Затем он обривает голову и живот Шарика. Профессор скальпелем разрезает живот собаки. «Филипп Филиппович вертел ножом в теле, потом крикнул: «Ножницы!» Инструмент мелькнул в руках у тяпнутого <Борменталя>, как у фокусника. Филипп Филиппович залез в глубину и в несколько поворотов вырвал из тела Шарика его семенные железы с какими-то обрывками. Борменталь бросился к стеклянной банке и извлек из нее другие, мокрые, обвисшие семенные железы… семенные железы вшили на место Шариковых… Филипп Филиппович… одним приемом навел на лбу Шарика красный венец. Кожу с бритыми волосами откинули как скальп. Обнажили костяной череп… Минуты через три крышку черепа с Шарика сняли. Тогда обнажился купол Шарикового мозга – серый с синеватыми прожилками и красноватыми пятнами. Филипп Филиппович въелся ножницами в оболочки и их вскрыл». Профессор пересаживает в мозг Шарика какие-то отростки из склянки – гипофиз человека. «Борменталь минут в пять зашивает голову, сломав три иглы». Профессор немного удивлен, что пес жив. Он полагает, что Шарик не выживет после операции, потому что она шла слишком долго.

«23 декабря. В 8.30 часов вечера произведена первая в Европе операция по проф. Преображенскому: под хлороформенным наркозом удалены яички Шарика и вместо них пересажены мужские яички с придатками и семенными канатиками, взятыми от скончавшегося за 4 часа, 4 минуты до операции мужчины 28 лет и сохранявшимися в стерилизованной физиологической жидкости по проф.
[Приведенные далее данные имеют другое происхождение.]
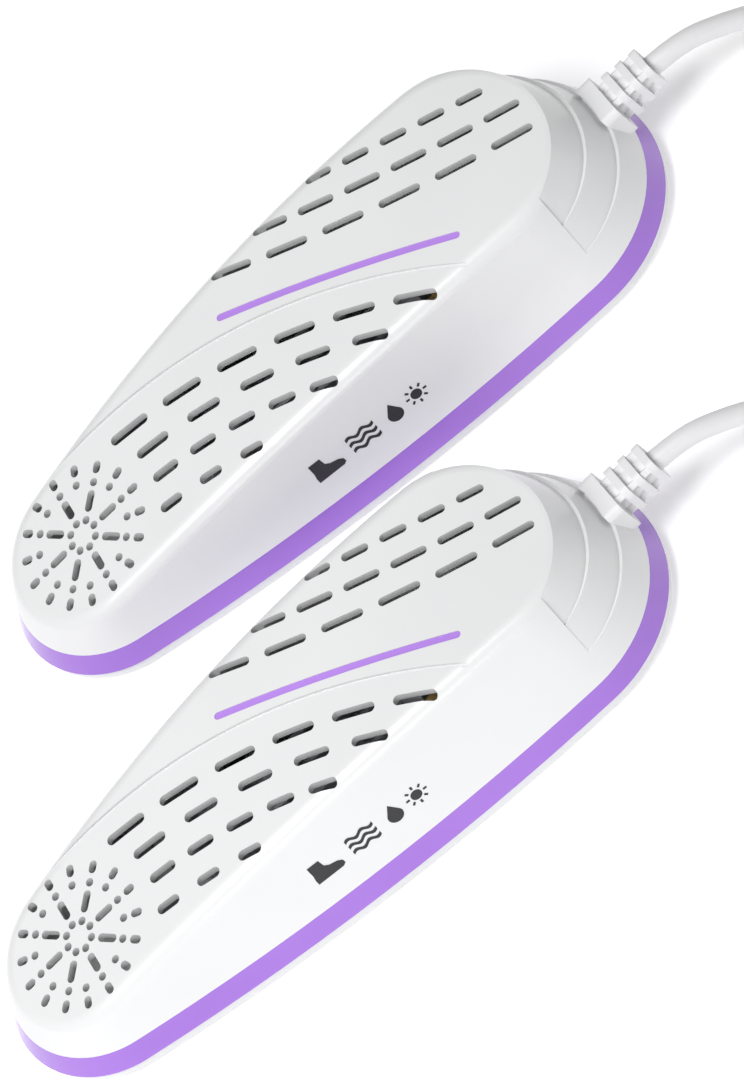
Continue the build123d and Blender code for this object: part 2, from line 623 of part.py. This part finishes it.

Преображенскому. Непосредственно вслед за сим удален после трепанации черепной крышки придаток мозга – гипофиз и заменен человеческим от вышеуказанного мужчины». Операция проведена с целью выяснения влияния пересадки гипофиза на омоложение организма человека.





Через пять дней обнаруживается выпадение шерсти на лбу и на боках, тембр лая резко меняется (понижается тон). Затем взвешивание пса дает неожиданный результат – 30 кг за счет роста (удлиннения) костей.
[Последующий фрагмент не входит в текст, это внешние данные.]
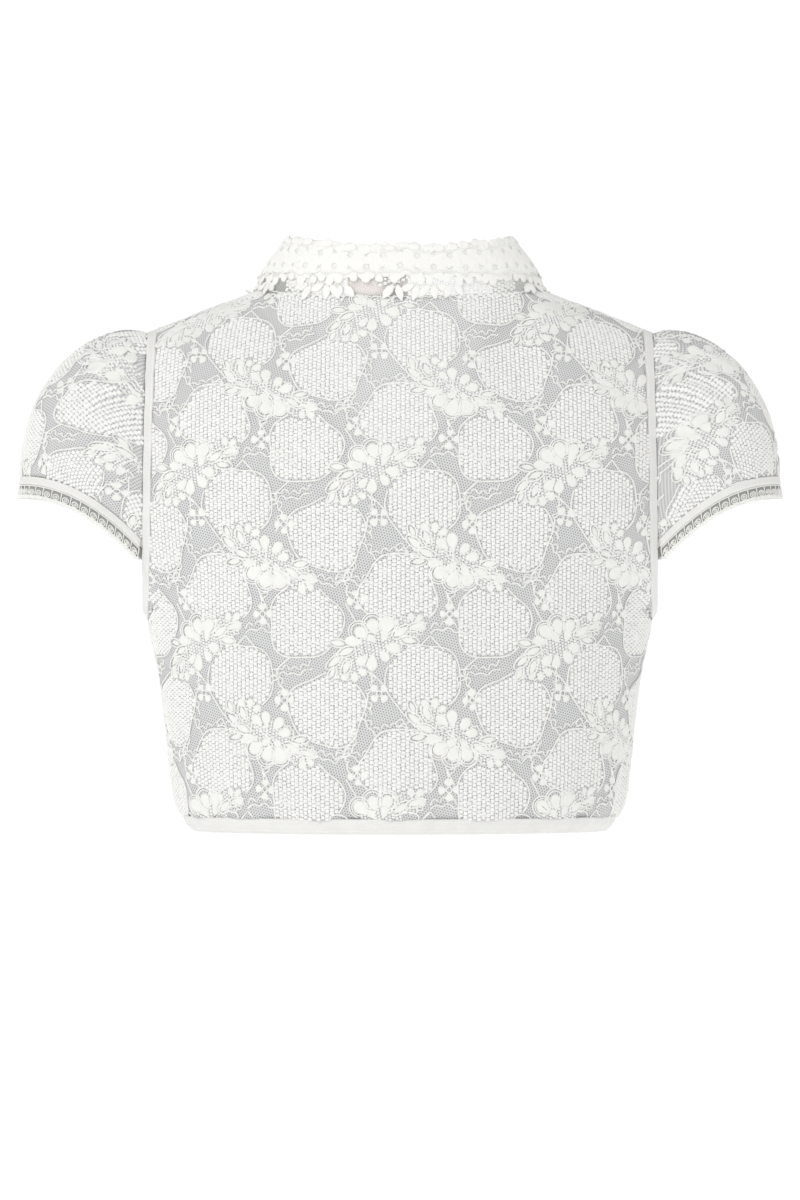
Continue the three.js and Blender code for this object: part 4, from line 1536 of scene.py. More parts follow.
class LaceWork:
    """Works the lace design onto one piece of cloth, as raised stitches, petals and cords."""

    petal_lift = 0.15

    def __init__(self, cloth: Cloth, design: LaceDesign, shift: tuple[float, float], seed: int) -> None:
        """Keeps the cloth and the design, and lists the repeats that may touch the cloth.

        Args:
            cloth: the piece that carries the lace.
            design: the floral repeat.
            shift: where a repeat starts on this piece.
            seed: of the small unevenness of hand.
        """
        self.cloth = cloth
        self.design = design
        self.chance = np.random.default_rng(seed)
        self.cells, self.petals, self.leaves, self.cords = Studs(), Studs(), Studs(), Cords()
        (self.left, self.right), (self.low, self.high) = cloth.span(0), cloth.span(1)
        across = self._starts(self.left, self.right, shift[0], design.width)
        along = self._starts(self.low, self.high, shift[1], design.height)
        self.origins = [(x, y) for x in across for y in along]
        moved = [Spray(x + s.x, y + s.y, s.turn, s.flip) for x, y in self.origins for s in design.sprays]
        self.sprays = [s for s in moved if self._near(s.x, s.y, 40)]

    @staticmethod
    def _starts(low: float, high: float, start: float, size: float) -> list[float]:
        """Where the repeats that reach a span start."""
        first, last = math.floor((low - start) / size) - 1, math.ceil((high - start) / size) + 2
        return [start + k * size for k in range(first, last)]

    def _near(self, x: float, y: float, margin: float) -> bool:
        """True if a flat place may lie on the piece."""
        return self.left - margin < x < self.right + margin and self.low - margin < y < self.high + margin

    def work(self) -> None:
        """Works every motif."""
        self.work_patches()
        for spray in self.sprays:
            self._spray(spray)
        self._blossoms()
        self._rivers()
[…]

1 января 1925 г. Шарик «счастливо лает «абыр», повторяя это слово громко и как бы радостно». Пес смеется, вызывает обморок у Зины. Шарик постоянно произносит слова «абырвалг», «абыр». Профессор расшифровывает слово «абырвалг», оно означает «Главрыба». Вскоре у Шарика отваливается хвост, он совершенно отчетливо произносит слово «пивная». В течение нескольких дней словарный запас Шарика расширяется. Он произносит «извозчик», «мест нету», «вечерняя газета», «лучший подарок детям» и «все бранные слова, какие только существуют в русском лексиконе… Он лыс, с дряблой кожей. В области половых органов формирующийся мужчина. Череп увеличился значительно. Лоб скошен и низок». В эти дни в газетах появляются сообщения о марсианине в Обуховом переулке.

Филипп Филиппович признает, что перемена гипофиза дает не омоложение, а полное очеловечение.
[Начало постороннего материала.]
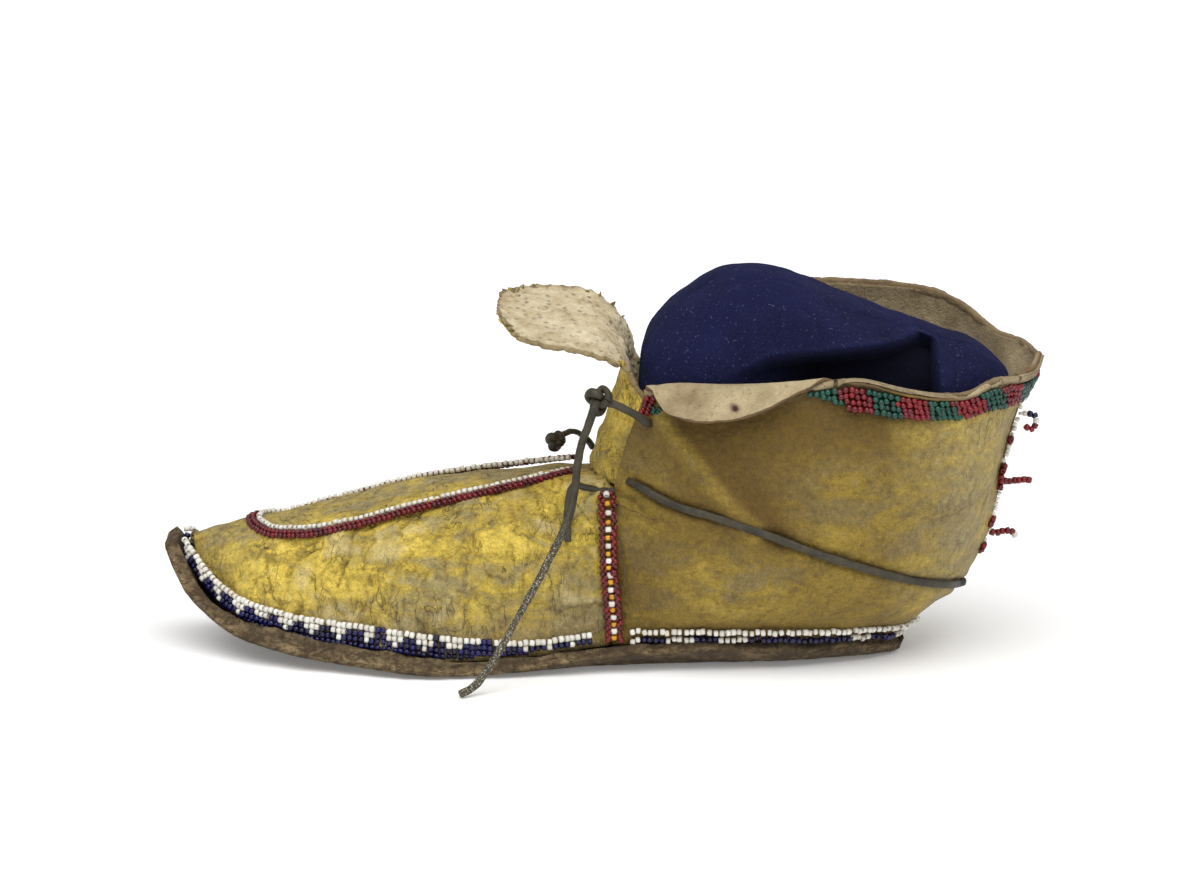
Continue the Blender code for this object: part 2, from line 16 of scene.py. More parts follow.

Шарик постоянно ругается, что производит на профессора гнетущее впечатление. Он распоряжается купить бывшему псу человеческую одежду.

Пес начинает поддерживать разговор. «Когда профессор приказал ему: «Не бросай объедки на пол» – неожиданно ответил: «Отлезь, гнида».

По замечанию доктора Борменталя, наблюдающего Шарика, загадочная функция гипофиза – определять человеческий облик. Борменталь предполагает, что, еще в облике собаки Шарик читал (откуда и появилось слово «главрыба»). Поведение очеловечившегося Шарика становится все более наглым. Оно резко контрастирует с установленным в доме профессора порядком. Шарик превращается в типичного «пролетария» – разнузданного, нахального алкоголика, плюющего на пол, хамящего всем обитателям квартиры, не признающего ничьего авторитета. Борменталь переезжает к Преображенскому по его просьбе и ночует в приемной с Шариком. Смотровую профессор превращает в приемную. Так осуществляется мечта Швондера.